We young people are only young once. Only once in our lives do we have the freedom to go and do without too many responsibilities. We need to shake off this attitude of apathy and wake up. We are an army of people — a formidable foe if we would only take initiative. There are so very many of us out in the world. So many of us. And yet we lie sleeping. Doing nothing but wasting our time. Engaging in frivolous pastimes without a thought as to what we should be doing. We were not created to waste time doing nothing — we were created to glorify Christ.
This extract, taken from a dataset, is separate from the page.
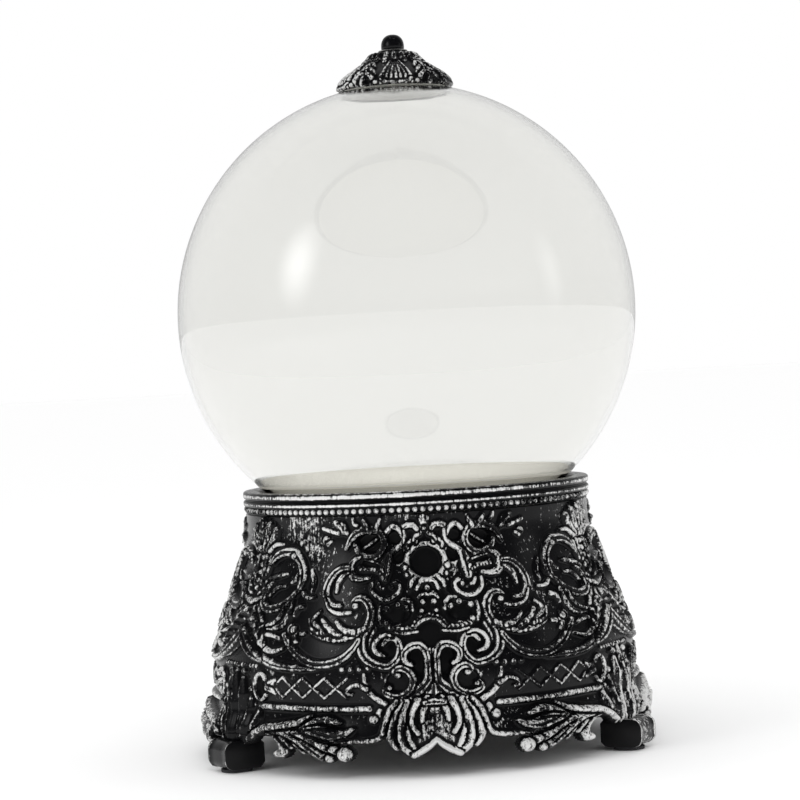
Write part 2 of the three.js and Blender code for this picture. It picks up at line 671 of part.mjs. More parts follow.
for (let i = 0; i < CELL_COUNT; i++) {
  const facing = i % 2 === 0 ? 1 : -1; // the way that the cell's button points
  const y = (i - (CELL_COUNT - 1) / 2) * cellPitch;
  const springEnd = -facing * (pocketLength / 2 - CONTACT_THICKNESS - 2 * GAP);
  const cellFoot = springEnd + facing * (SPRING_LENGTH + GAP);
  const along = (geometry, x) => geometry.rotateY((facing * Math.PI) / 2).translate(x, y, cellHeight);
  add(`cell_${i + 1}`, along(cell(), cellFoot), 0x3a6f4c, 0.4, 0.3);
  add(`contact_spring_${i + 1}`, along(spring(), springEnd), 0xc2c4c6, 0.3, 0.9);
  const plate = new THREE.BoxGeometry(CONTACT_THICKNESS, CONTACT_SIZE, CONTACT_SIZE);
  const wall = facing * (pocketLength / 2 - GAP - CONTACT_THICKNESS / 2);
  add(`contact_plate_${i + 1}`, plate.translate(wall, y, cellHeight), 0xc2c4c6, 0.3, 0.9);
}

// The door closes the plate's opening, and turns on a knuckle at its front edge.
function door() {
  const low = plateBottom + GAP;
  const high = low + DOOR_THICKNESS;
  const panel = slab(2 * (doorHalfLength - openingMargin), doorFront - hingeY - openingMargin, low, high)
    .translate(0, openingMargin / 2, 0);
  const corner = slab(2 * doorHalfLength, 2 * (KNUCKLE_RADIUS + FIT), low - 1, high + 1);
  const cornerShift = (KNUCKLE_LENGTH + 2 * doorHalfLength) / 2;
  const knuckle = new THREE.CylinderGeometry(KNUCKLE_RADIUS, KNUCKLE_RADIUS, KNUCKLE_LENGTH, 20)
    .rotateZ(Math.PI / 2)
    .translate(0, hingeY, hingeZ);
  const bore = new THREE.CylinderGeometry(PIN_RADIUS + GAP, PIN_RADIUS + GAP, KNUCKLE_LENGTH + 2, 16)
    .rotateZ(Math.PI / 2)
    .translate(0, hingeY, hingeZ);
  const sides = [-1, 1].map((side) => corner.clone().translate(side * cornerShift, hingeY, 0));
  const thumb = slab(16, 3, low - 1, low + 0.9).translate(0, doorFront - 6, 0);
  return cut(join(cut(panel, ...sides), knuckle), bore, thumb);
}
add("battery_door", door(), 0x1f1f21, 0.6);

const pin = new THREE.CylinderGeometry(PIN_RADIUS, PIN_RADIUS, KNUCKLE_LENGTH + 2 * PIN_OVERHANG, 12)
  .rotateZ(Math.PI / 2)
  .translate(0, hingeY, hingeZ);
add("door_pin", pin, 0xa8a8a6, 0.3, 0.9);

// ---- Switch ----
const switchFloor = plateTop + GAP;

function switchBody() {
  const flange = slab(SWITCH_FLANGE_LENGTH, SWITCH_WIDTH, switchFloor, switchFloor + SWITCH_FLANGE_THICKNESS);
  const body = slab(SWITCH_LENGTH, SWITCH_WIDTH, switchFloor, switchFloor + SWITCH_HEIGHT);
  const slot = slab(slotLength, slotWidth, switchFloor - 1, switchFloor + SWITCH_HEIGHT / 2)
    .translate(SWITCH_TRAVEL / 2, 0, 0);
  const holes = [-1, 1].map((side) =>
    rod(BOX_SCREW_RADIUS + GAP, switchFloor - 1, switchFloor + SWITCH_FLANGE_THICKNESS + 1, 12)
      .translate(side * switchScrewX, 0, 0),
  );
  return cut(join(body, flange), slot, ...holes).translate(0, switchY, 0);
}
add("switch_body", switchBody(), 0x8f9194, 0.4, 0.7);

const sliderTop = switchFloor + SWITCH_HEIGHT / 2 - GAP;
add(
  "switch_slider",
  slab(SLIDER_LENGTH, SLIDER_WIDTH, plateBottom - SLIDER_REACH, sliderTop).translate(0, switchY, 0),
  0xe8e8e6, 0.5,
);

[-1, 1].forEach((side, i) => {
  const length = SWITCH_FLANGE_THICKNESS + PLATE_THICKNESS;
  const screw = plainScrew(BOX_SCREW_RADIUS, BOARD_SCREW_HEAD_RADIUS, SCREW_HEAD_HEIGHT, length);
  screw.rotateX(Math.PI).translate(side * switchScrewX, switchY, switchFloor + SWITCH_FLANGE_THICKNESS + GAP);
  add(`switch_screw_${i + 1}`, screw, 0xa8a8a6, 0.35, 0.9);
});

// ---- Leads ----
// Each runs from the battery box or the switch, up the inside of the base, to the light board.
const boardLead = boardBottom - GAP;
const switchTop = switchFloor + SWITCH_HEIGHT + GAP;
const boxTop = pocketTop + BOX_WALL + GAP;
add("lead_black", wireAlong([
  [-14, 12, boxTop],
  [-14, 12, boxTop + 6],
  [-22, 16, boxTop + 18],
  [-18, 10, lerp(boxTop, boardLead, 0.7)],
  [-13, 8, boardLead - 6],
  [-13, 8, boardLead],
], LEAD_RADIUS, 18, 8), 0x18181a, 0.6);
add("lead_red", wireAlong([
  [14, 12, boxTop],
  [14, 12, boxTop + 5],
  [12, 28, boxTop + 9],
  [6, switchY - 6, switchTop + 14],
  [3, switchY, switchTop + 8],
  [3, switchY, switchTop],
], LEAD_RADIUS, 18, 8), 0xa3211c, 0.6);
add("lead_switched", wireAlong([
  [-3, switchY, switchTop],
  [-3, switchY, switchTop + 8],
  [-6, switchY - 8, switchTop + 24],
  [4, 20, lerp(switchTop, boardLead, 0.75)],
  [8, 13, boardLead - 6],
  [8, 13, boardLead],
], LEAD_RADIUS, 18, 8), 0xa3211c, 0.6);

export default crystalBall;
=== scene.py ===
# %% [markdown]
# # A crystal ball on a cast, scroll-covered stand
#
# The real object is a stage prop: a clear blown globe, a stand cast in resin and painted gloss
# black with silver brushed over the raised work, and a small finial on top.  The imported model
# gives the sizes and everything that fits or moves.  This script gives each piece its surface.

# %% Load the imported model
import math

import bmesh
import bpy
import numpy as np
from mathutils import Matrix, Vector


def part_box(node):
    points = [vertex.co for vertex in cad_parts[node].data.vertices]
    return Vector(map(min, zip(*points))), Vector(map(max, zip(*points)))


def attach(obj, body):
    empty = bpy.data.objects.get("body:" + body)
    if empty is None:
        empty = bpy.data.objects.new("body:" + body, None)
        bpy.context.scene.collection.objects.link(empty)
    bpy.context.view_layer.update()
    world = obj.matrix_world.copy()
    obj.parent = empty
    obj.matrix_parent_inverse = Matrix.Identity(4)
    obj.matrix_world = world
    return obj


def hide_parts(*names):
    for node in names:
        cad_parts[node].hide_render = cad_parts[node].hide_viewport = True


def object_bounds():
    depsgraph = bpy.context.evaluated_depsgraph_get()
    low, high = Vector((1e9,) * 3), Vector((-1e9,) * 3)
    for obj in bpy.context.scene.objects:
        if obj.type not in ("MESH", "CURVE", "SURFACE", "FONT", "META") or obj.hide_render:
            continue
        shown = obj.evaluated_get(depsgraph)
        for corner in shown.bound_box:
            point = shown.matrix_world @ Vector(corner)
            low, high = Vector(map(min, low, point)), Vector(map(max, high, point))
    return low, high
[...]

We are not to be discouraged by the lack of initiative we see. We are to be the change. Yes, this is hard. Uncomfortable, especially when those around us don’t help to keep a conversation going, or won’t engage with us, or look at us as if we have suddenly sprouted a third ear on our foreheads when we suggest giving up a Saturday to challenge our cultures stance on any given popular view.
We are not to withdraw ourselves from the peer society. We are to challenge it. Engage in it. Change it.
But we canNOT do it ourselves. We need our parents to take an interest. To sit with us and enter into our conversations. To bring up interesting topics, listening to our views and giving us their input — the input of a wiser, more mature mind. To point out flaws in our logic, to point us to Christ when the conversation gets out of hand.
One of my favourite things to do every Christmas season is to sing Handel’s Messiah. And one song from that should be our theme.
“Arise! Arise! The glory of the Lord is risen upon you!”
May this be our mission — to awake from our lethargy and show the world the glory of the Lord.